The difference between 45p and 50p was insignificant. The evidence on whether the cut raised or lost revenue was inconclusive, but the symbolism at a time of financial stringency was poisonous.
Less obvious was Cameron’s refusal to contemplate higher taxes on property because “our donors won’t like it”, although the rise in house prices generally, driven by the low interest rates following the financial crisis, was another mistake.
Tax credits cuts
Cameron and Osborne still hadn’t learned after the 2015 election, when they repeated the mistake of trying to balance the books in a way widely thought to be unfair. This time they proposed huge cuts to tax credits for the working poor, which were postponed by Tory peers and others in the House of Lords.
Those cuts are still in the Treasury’s plans, incidentally, and it will be interesting to see what Philip Hammond, the new Chancellor, says about them in his Autumn Statement on 23 November. They are partly concealed by a related mistake of Cameron’s, which was to allow Iain Duncan Smith to propose a grand comprehensive simplification of the benefits system known as Universal Credit. This unworkable utopian fiction has been under construction for six years now and has still hardly been started.
Finally, the big one, although I’m not sure that was actually a mistake.

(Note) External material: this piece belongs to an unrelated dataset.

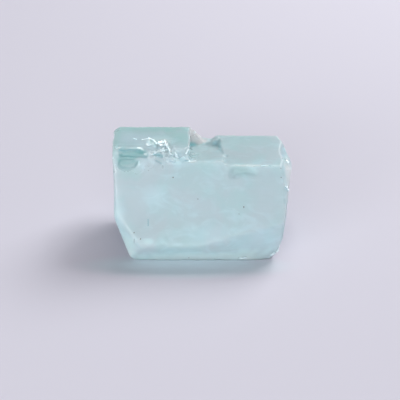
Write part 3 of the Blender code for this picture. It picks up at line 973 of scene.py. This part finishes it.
# %% Set the flecks in the skin
FLECKS = [  # where each one is, and how wide it is, in millimetres
    ((-4.0, -3.6, 11.1), 0.26),
    ((5.1, -5.5, 7.8), 0.28),
    ((-0.8, -5.0, 8.7), 0.16),
    ((4.5, -5.9, 7.0), 0.14),
    ((-9.0, -6.9, 4.8), 0.24),
    ((-8.2, -7.5, 4.2), 0.24),
    ((9.9, -3.6, 11.1), 0.20),
    ((9.9, -3.0, 12.1), 0.16),
    ((-6.5, 8.0, 8.0), 0.26),
    ((1.5, 8.0, 6.0), 0.20),
    ((7.0, 8.0, 9.0), 0.24),
    ((12.0, 3.0, 7.0), 0.22),
    ((-12.0, 4.0, 9.5), 0.22),
    ((-12.0, 0.5, 7.0), 0.16),
    ((-2.0, -6.0, 1.0), 0.18),
]
FLECK_SEED = 3
FLECK_THICKNESS = 0.05 * MM
FLECK_STANDS = 0.012 * MM  # how far its top stands out of the skin
FLECK_TILT = 0.25  # how far it leans from the skin's own way
FLECK_NARROW = (0.6, 0.9)  # how wide it is across, as a share of its width

draw = random.Random(FLECK_SEED)
flecks_bm = bmesh.new()
for place, width in FLECKS:
    spot, facing = finished_skin.find_nearest(Vector(place) * MM)[:2]
    stray = Vector([draw.uniform(-FLECK_TILT, FLECK_TILT) for _ in range(3)])
    turn = (facing + stray).to_track_quat("Z", "Y").to_matrix().to_4x4()
    spin = Matrix.Rotation(draw.uniform(0, math.tau), 4, "Z")
    across = width * MM * draw.uniform(*FLECK_NARROW)
    shape = Matrix.Diagonal((width * MM, across, FLECK_THICKNESS, 1.0))
    sunk = Matrix.Translation(spot + facing * (FLECK_STANDS - FLECK_THICKNESS / 2))
    bmesh.ops.create_cone(
        flecks_bm, cap_ends=True, segments=6, radius1=0.5, radius2=0.42, depth=1.0,
        matrix=sunk @ turn @ spin @ shape,
    )
bmesh.ops.recalc_face_normals(flecks_bm, faces=flecks_bm.faces[:])
flecks = object_of("mica_flecks", flecks_bm)

# %% Give the flecks their finish
MICA_DARK = (0.16, 0.20, 0.19, 1.0)
MICA_LIGHT = (0.34, 0.38, 0.36, 1.0)

mica = Finish("dark mica")
sheets = mica.mottle(0.08 * MM, 0.35, 0.65, detail=2.0, stretch=(1.0, 1.0, 4.0))
mica.link(mica.mix(sheets, MICA_DARK, MICA_LIGHT), mica.shader.inputs["Base Color"])
mica.link(mica.span(sheets, 0.0, 1.0, 0.25, 0.5), mica.shader.inputs["Roughness"])
flecks.data.materials.append(mica.material)
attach(flecks, "root")
print("flecks:", len(FLECKS))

Cameron promised the referendum for reasons of party management, but if he hadn’t, he wouldn’t have won the 2015 election. It is hard to argue that a political leader should set out to lose an election in order to avoid giving the British people the right to a say on a question on which they wanted a say.

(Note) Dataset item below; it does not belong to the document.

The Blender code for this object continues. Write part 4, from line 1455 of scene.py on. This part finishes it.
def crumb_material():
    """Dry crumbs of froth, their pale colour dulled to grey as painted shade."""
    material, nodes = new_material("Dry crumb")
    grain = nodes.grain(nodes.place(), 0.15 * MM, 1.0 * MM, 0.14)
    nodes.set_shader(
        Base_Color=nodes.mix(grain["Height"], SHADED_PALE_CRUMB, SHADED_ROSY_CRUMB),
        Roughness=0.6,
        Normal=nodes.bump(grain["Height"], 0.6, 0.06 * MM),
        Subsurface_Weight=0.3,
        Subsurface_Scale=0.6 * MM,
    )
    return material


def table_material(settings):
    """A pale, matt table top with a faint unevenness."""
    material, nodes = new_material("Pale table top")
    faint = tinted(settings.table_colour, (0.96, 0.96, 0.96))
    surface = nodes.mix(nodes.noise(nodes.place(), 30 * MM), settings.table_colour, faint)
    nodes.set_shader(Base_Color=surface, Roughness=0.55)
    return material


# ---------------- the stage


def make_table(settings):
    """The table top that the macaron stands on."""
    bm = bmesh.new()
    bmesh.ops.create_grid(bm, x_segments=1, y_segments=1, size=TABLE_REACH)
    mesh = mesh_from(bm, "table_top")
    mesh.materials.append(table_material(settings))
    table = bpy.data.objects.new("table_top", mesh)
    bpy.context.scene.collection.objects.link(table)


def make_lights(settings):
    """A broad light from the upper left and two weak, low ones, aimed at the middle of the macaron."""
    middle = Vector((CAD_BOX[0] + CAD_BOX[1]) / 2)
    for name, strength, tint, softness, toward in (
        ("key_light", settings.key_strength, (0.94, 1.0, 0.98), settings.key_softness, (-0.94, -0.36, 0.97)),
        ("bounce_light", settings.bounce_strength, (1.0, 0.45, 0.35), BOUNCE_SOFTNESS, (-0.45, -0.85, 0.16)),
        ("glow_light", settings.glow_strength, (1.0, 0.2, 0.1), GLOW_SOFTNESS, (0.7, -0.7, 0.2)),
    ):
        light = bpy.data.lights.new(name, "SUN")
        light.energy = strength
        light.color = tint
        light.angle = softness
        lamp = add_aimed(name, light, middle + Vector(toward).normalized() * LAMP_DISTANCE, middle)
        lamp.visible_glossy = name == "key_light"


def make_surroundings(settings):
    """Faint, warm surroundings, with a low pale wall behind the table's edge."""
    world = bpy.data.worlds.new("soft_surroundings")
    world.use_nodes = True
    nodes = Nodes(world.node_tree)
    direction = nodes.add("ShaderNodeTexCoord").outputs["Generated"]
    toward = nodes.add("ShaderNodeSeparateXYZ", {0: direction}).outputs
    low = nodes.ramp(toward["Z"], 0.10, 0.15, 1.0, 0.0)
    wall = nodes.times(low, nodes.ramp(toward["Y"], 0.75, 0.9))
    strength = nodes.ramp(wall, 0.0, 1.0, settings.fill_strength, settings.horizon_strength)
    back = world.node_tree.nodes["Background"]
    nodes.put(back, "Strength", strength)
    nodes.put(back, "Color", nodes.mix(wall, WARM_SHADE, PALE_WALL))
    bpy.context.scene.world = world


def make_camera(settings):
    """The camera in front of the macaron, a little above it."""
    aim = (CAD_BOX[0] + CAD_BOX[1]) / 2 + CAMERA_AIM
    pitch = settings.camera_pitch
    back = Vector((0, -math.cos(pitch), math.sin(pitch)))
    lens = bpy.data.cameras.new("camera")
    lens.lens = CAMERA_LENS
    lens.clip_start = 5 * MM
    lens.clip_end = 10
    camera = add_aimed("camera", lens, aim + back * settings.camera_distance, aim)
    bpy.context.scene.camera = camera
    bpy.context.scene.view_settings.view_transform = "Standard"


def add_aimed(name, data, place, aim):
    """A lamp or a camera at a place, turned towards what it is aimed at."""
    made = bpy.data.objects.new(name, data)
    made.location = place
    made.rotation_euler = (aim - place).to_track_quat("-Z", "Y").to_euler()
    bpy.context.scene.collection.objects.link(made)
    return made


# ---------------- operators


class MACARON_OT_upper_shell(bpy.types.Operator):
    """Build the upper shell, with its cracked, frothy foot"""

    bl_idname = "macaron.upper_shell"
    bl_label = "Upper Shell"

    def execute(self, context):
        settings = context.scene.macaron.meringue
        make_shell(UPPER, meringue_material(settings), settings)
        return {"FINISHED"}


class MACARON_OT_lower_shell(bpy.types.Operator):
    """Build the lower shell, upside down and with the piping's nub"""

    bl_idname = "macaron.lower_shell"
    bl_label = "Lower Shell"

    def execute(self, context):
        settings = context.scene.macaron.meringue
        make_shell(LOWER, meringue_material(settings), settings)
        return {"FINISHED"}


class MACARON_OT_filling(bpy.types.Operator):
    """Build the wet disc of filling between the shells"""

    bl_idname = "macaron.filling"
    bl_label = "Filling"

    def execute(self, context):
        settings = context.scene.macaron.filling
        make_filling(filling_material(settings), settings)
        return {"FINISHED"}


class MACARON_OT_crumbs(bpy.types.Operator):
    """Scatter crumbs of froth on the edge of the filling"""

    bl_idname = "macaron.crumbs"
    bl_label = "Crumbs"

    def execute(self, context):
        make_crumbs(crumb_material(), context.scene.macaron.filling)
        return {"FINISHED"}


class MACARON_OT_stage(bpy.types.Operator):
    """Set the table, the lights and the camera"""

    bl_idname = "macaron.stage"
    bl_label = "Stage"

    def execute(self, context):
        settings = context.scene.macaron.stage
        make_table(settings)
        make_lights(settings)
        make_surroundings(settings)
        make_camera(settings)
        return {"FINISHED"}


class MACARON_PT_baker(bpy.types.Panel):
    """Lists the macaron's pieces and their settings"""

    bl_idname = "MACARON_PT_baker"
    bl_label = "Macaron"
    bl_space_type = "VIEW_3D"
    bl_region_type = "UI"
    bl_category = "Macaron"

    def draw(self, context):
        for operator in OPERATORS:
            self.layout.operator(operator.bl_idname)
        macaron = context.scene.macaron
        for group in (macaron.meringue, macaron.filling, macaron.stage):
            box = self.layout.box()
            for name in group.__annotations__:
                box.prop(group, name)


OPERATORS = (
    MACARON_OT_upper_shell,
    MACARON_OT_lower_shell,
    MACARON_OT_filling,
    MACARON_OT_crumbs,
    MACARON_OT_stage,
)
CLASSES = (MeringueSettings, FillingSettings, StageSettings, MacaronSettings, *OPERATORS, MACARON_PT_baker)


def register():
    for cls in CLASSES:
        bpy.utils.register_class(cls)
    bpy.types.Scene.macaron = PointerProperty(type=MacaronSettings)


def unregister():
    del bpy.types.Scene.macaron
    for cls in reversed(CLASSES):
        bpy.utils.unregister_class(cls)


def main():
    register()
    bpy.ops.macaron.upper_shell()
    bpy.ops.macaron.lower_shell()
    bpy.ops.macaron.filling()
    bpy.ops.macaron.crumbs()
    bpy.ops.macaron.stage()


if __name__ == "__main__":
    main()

Cameron’s mistake, if we are being ungenerous, was to accept too little in his renegotiation. He should have said a four-year phase-in of in-work benefits was not good enough and that he would be forced to recommend a Leave vote. He would either have got a better deal or would have taken us out of the EU and stayed as Prime Minister. But that wasn’t what he believed.
In the end, a politician accused of not believing in very much was brought down on a question of principle.
But he did some good things too...
It wasn’t all bad, although all of Cameron’s supposedly positive achievements were controversial. His foreign policy beyond Europe was mixed. Intervening from the air in Libya was justified at the time by the need to protect the citizens of Benghazi from a massacre, but the consequences have been no better than in Iraq (full intervention) or Syria (no intervention).
He would say that he started to balance the government’s books, even if there is a strong case that the early fiscal tightening was counter-productively sharp.
There were many people in his party who didn’t like his achievement of Labour’s target of spending 0.7 per cent of national income on foreign aid. Nor did they approve of gay marriage, but that is likely to be praised by the consensus of history.